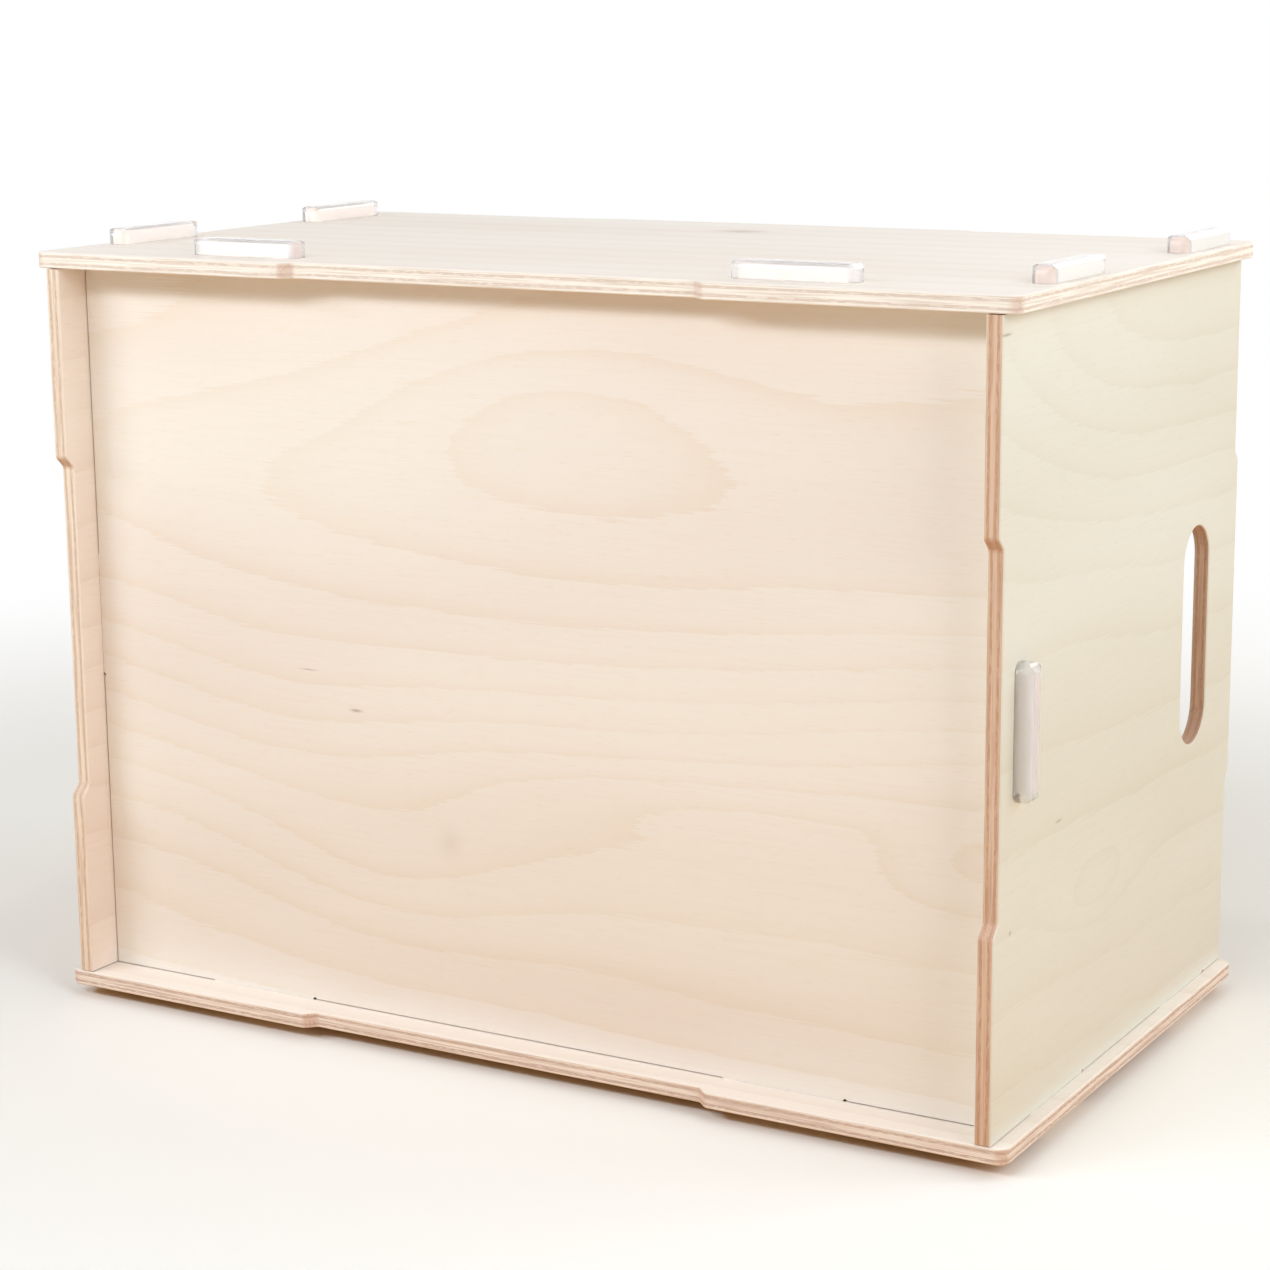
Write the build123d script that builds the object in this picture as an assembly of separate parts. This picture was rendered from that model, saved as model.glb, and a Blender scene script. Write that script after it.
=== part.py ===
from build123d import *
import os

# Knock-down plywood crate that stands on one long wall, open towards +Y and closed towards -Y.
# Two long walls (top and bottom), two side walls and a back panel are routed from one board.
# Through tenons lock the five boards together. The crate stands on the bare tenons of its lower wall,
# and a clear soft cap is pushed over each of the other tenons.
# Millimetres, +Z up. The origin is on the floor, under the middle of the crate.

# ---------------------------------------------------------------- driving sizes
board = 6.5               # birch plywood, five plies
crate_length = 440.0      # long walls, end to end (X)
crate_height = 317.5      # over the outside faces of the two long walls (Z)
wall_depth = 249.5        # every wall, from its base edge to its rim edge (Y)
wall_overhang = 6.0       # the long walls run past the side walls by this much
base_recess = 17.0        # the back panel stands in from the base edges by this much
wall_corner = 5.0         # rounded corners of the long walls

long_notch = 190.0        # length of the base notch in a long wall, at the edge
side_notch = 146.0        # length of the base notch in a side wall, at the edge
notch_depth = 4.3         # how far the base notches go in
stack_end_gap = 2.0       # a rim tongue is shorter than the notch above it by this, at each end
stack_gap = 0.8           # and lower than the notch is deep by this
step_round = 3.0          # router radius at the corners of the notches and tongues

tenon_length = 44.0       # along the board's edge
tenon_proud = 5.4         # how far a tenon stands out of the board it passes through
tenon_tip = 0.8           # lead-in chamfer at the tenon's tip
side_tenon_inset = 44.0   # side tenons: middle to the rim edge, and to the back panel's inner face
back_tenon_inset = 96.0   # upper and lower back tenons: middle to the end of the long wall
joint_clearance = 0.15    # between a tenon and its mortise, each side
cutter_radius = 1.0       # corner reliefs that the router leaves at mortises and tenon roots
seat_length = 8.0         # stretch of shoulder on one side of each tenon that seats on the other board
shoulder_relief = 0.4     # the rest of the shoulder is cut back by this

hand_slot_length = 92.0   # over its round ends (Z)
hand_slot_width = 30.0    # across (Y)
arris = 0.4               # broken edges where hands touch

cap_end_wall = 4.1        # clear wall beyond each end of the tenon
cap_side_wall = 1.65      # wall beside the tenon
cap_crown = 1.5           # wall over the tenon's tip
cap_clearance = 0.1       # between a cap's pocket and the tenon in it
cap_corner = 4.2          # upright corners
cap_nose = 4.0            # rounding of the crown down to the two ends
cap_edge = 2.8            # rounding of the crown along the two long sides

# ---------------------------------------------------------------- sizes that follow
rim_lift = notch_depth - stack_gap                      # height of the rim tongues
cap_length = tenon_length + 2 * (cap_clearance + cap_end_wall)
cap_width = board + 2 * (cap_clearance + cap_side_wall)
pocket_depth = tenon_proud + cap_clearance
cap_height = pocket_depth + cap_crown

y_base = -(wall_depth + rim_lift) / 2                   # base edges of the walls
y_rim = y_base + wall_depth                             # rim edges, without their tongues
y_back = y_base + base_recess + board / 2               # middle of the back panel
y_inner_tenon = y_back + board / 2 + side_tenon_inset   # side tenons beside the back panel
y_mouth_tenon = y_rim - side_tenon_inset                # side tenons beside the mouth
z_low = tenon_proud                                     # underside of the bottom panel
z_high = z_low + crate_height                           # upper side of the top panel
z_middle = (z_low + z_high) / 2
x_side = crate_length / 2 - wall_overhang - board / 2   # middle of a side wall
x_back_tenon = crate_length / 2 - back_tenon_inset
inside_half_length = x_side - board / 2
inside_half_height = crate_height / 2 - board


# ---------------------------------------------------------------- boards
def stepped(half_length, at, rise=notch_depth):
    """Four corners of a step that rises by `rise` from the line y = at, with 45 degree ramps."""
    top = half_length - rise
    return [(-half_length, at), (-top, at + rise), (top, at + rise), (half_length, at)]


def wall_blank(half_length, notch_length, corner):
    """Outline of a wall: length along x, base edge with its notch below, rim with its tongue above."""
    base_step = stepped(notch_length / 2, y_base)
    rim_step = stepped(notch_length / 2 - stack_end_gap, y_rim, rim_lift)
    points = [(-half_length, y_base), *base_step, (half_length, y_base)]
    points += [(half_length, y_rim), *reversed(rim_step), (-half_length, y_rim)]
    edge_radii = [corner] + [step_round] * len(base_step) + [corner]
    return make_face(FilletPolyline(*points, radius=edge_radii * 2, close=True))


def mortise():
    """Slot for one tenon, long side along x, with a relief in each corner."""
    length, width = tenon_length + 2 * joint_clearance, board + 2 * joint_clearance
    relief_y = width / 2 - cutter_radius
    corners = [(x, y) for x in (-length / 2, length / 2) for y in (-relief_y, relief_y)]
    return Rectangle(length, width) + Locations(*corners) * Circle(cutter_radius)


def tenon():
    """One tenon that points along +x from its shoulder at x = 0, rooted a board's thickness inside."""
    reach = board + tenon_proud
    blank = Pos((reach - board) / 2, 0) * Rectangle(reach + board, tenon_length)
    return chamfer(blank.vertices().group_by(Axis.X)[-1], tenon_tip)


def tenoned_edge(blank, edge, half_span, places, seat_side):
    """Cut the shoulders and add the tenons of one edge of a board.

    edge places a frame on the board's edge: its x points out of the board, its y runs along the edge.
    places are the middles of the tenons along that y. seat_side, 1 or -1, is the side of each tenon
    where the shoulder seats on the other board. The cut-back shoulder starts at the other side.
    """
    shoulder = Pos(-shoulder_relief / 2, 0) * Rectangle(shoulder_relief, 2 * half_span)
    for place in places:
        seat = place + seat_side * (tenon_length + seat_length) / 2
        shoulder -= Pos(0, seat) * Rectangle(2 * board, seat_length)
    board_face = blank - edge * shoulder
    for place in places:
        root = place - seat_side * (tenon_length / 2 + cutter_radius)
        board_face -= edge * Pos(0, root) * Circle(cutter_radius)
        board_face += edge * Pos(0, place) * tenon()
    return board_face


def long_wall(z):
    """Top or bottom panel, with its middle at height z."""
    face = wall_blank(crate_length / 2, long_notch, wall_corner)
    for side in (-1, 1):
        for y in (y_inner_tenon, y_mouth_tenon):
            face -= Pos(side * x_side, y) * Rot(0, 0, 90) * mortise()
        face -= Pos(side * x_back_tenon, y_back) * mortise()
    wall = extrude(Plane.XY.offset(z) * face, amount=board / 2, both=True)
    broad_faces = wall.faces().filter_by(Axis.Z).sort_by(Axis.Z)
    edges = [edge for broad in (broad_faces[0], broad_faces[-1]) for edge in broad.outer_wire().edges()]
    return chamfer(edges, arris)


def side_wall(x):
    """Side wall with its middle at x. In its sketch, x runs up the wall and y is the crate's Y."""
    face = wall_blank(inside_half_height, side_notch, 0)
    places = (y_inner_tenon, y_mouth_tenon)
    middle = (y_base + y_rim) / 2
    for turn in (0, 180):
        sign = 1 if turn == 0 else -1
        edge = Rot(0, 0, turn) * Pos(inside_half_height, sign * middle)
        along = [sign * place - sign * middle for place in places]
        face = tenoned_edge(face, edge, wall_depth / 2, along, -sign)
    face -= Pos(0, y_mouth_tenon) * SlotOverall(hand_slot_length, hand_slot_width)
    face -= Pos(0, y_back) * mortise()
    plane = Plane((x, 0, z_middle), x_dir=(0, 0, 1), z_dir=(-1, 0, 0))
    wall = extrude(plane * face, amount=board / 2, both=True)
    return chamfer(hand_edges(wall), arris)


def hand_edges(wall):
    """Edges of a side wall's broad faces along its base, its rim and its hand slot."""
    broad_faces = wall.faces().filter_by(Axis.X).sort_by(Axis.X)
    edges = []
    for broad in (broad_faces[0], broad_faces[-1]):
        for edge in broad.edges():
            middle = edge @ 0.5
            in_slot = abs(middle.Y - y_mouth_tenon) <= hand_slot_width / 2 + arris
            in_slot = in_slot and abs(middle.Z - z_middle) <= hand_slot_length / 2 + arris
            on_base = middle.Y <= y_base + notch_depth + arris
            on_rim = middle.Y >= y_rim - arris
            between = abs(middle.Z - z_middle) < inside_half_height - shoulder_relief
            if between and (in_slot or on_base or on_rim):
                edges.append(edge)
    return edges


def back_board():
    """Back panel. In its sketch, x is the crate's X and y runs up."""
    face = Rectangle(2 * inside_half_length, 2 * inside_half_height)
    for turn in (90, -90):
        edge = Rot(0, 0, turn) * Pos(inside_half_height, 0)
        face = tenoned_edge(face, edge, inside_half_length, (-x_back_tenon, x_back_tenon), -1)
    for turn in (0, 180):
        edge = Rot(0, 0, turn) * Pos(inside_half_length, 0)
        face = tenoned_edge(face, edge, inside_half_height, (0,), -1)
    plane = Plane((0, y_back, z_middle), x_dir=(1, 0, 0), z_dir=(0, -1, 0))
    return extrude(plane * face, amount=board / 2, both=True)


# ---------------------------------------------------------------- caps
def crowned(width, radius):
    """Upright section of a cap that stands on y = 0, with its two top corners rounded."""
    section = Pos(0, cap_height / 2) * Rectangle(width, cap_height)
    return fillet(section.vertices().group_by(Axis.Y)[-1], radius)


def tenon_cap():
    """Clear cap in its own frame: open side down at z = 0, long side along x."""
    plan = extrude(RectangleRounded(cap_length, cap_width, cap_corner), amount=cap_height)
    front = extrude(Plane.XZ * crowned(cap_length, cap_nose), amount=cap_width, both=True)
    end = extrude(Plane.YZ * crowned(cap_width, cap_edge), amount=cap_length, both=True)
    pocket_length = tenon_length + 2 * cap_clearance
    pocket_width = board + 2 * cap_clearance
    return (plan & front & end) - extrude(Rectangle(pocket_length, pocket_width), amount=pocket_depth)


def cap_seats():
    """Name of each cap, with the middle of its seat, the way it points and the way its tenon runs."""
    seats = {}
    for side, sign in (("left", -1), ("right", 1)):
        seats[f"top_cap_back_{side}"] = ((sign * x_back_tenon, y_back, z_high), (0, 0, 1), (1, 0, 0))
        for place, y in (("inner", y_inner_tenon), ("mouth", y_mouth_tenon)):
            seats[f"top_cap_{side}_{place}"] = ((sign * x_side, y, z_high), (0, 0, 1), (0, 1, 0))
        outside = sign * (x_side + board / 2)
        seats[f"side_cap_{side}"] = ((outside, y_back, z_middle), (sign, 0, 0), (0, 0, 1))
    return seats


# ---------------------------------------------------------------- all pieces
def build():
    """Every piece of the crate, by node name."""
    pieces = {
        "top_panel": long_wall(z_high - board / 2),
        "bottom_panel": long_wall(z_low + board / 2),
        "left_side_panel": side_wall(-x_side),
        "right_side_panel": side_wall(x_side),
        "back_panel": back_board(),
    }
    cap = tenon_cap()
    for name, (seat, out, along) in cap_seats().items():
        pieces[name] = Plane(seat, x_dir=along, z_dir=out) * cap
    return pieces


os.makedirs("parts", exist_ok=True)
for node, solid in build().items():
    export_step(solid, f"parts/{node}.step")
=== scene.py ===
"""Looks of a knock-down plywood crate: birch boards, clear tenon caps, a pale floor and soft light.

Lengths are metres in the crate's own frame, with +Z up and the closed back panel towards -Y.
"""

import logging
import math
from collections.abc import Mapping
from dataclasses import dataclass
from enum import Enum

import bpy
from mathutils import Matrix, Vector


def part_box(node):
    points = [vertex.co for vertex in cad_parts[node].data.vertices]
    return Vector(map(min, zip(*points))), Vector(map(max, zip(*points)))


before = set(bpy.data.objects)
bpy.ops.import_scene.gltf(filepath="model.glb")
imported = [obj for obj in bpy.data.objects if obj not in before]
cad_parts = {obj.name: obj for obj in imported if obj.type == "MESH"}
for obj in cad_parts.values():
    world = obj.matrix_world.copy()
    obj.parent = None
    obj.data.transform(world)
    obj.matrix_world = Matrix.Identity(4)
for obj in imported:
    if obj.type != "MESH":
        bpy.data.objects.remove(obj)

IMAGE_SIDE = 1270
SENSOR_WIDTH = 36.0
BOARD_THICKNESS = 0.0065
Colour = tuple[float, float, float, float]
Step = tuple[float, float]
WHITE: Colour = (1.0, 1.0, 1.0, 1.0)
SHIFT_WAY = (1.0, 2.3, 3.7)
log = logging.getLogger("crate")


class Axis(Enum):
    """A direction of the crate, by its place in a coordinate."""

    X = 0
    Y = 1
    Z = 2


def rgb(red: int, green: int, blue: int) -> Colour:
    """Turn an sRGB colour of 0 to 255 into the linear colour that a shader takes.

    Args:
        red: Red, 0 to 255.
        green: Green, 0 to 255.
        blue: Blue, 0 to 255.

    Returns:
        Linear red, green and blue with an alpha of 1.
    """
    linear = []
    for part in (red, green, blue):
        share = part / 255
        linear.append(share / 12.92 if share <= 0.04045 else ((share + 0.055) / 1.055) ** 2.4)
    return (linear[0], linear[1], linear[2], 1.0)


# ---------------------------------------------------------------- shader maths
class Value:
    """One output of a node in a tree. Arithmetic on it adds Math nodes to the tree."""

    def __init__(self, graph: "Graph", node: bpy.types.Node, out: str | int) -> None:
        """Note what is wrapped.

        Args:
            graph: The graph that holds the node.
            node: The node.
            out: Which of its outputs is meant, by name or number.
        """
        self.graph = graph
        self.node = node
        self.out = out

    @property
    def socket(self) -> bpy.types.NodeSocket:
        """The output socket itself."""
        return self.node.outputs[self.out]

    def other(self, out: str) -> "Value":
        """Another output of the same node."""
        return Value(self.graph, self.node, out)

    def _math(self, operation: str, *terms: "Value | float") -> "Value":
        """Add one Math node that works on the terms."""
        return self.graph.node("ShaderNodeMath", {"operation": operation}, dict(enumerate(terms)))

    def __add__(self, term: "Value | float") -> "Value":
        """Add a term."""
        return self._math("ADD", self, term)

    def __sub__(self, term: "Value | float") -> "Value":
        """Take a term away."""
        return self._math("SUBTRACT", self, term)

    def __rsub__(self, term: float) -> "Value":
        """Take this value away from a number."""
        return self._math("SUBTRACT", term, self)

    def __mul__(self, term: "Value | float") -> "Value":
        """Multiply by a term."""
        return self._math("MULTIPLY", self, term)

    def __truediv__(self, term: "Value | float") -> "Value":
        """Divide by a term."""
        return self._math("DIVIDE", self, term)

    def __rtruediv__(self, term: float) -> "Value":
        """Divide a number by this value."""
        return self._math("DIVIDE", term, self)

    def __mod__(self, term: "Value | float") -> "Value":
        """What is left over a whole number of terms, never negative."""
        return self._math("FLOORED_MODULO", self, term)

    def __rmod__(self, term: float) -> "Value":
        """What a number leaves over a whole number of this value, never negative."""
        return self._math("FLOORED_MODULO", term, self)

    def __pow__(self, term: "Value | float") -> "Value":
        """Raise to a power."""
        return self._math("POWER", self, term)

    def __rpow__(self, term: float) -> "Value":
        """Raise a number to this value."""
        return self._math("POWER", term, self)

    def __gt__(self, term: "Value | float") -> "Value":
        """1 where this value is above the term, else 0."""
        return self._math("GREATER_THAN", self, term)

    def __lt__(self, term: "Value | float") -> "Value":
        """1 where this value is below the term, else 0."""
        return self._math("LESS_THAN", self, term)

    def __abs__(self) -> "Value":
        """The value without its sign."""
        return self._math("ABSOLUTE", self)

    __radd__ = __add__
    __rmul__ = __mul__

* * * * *

▸ What is needed
Look above for the line that contains "return pieces". Starting there, transcribe every line exactly until you have copied the line that contains "zip(*points))), Vector(map(max, zip(*points)))".

▸ Finished answer
    return pieces


os.makedirs("parts", exist_ok=True)
for node, solid in build().items():
    export_step(solid, f"parts/{node}.step")
=== scene.py ===
"""Looks of a knock-down plywood crate: birch boards, clear tenon caps, a pale floor and soft light.

Lengths are metres in the crate's own frame, with +Z up and the closed back panel towards -Y.
"""

import logging
import math
from collections.abc import Mapping
from dataclasses import dataclass
from enum import Enum

import bpy
from mathutils import Matrix, Vector


def part_box(node):
    points = [vertex.co for vertex in cad_parts[node].data.vertices]
    return Vector(map(min, zip(*points))), Vector(map(max, zip(*points)))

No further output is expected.